Через несколько десятилетий, вспоминая об этом случае, я сожалел, что не было у меня тогда возможности найти нужных для вечного двигателя миниатюрных подшипников, строго калиброванных по размеру и весу шариков… Их не было ни в Нижней Моховой, ни в Воронихе! Попадись они мне в ту пору, может, судьба моя сложилась бы несколько иначе. Вечного двигателя, конечно, не получилось бы, но механизм, близкий к нему, вполне мог быть изобретен и где-нибудь применен…
Прошло несколько лет после смерти нашего отца. Несколько очень трудных лет. Изо всех сил старалась мама быть сильной рядом с нами, своими сыновьями. Жила лишь одной надеждой – вдруг правда восторжествует, и можно будет возвратиться в родную Курью, в свой дом. Но годы шли, а той правды все не было…

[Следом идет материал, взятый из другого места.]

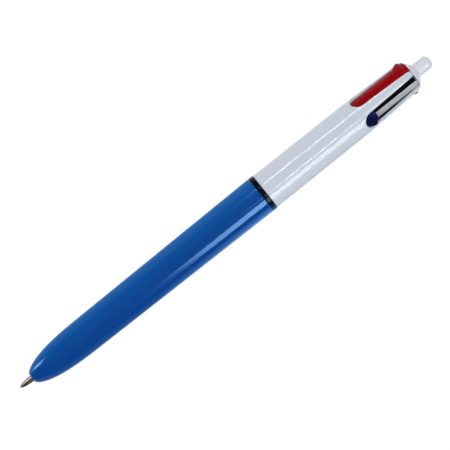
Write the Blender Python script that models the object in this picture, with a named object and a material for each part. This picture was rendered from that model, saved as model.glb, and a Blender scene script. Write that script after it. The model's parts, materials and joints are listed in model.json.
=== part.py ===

Трудно нам тогда жилось, безысходно! Хотя, в эти самые годы нашей маме Александре Фроловне суждено было снова испытать счастье, встретив человека, ставшего хорошим для нее мужем, для ее детей – отцом. Это был наш сосед-украинец, такой же, как и мы – спецпереселенец. Ефрем Никитович Косач отбывал ссылку со своими двумя детьми – девочкой и мальчиком. Жена его умерла несколько лет тому назад, и он посватался к Александре Калашниковой, несмотря на ее большое «приданое» – пятерых ребятишек.
Косач был хорошим человеком – мягким, заботливым, трудолюбивым. По своей природной доброте он сразу же начал входить в роль отца, чем вызывал наше недовольство и сопротивление. Лично я воспринял появление отчима в семье так нервозно, что иногда даже вынашивал ужасные планы избавления от него…
Но со временем Ефрем Никитович своим бесконечным терпением и добродушием покорил нас всех. Мы постоянно работали вместе с ним: то гнали деготь в лесу, то заготавливали бревна и рубили новый дом, то пилили доски для потолка и пола. Да мало ли еще какой работы в крестьянском хозяйстве? И все это делалось под руководством нашего неутомимого отчима весело и дружно.
К маме Косач всегда относился с какой-то трепетной заботой, жалея ее и любя. Да и с нами со всеми он был таким же. Все наши шалости воспринимал с терпением и выдержкой.
Иногда приходила в голову мысль, что в некоторых ситуациях наш отец был бы круче – быстро бы «дал ремня».
Помню, был случай с младшим братом Николаем, который в то время учился в воронихинской школе…
Ребята нашего села всегда ходили в Ворониху пешком. Большая часть пути – по таежному лесу. Иногда случалось так, что школьникам приходилось оставаться в Воронихе на неделю, а в холодное время – и на две. И потому родители старались дать им с собой продуктов на несколько дней – на «всякий случай».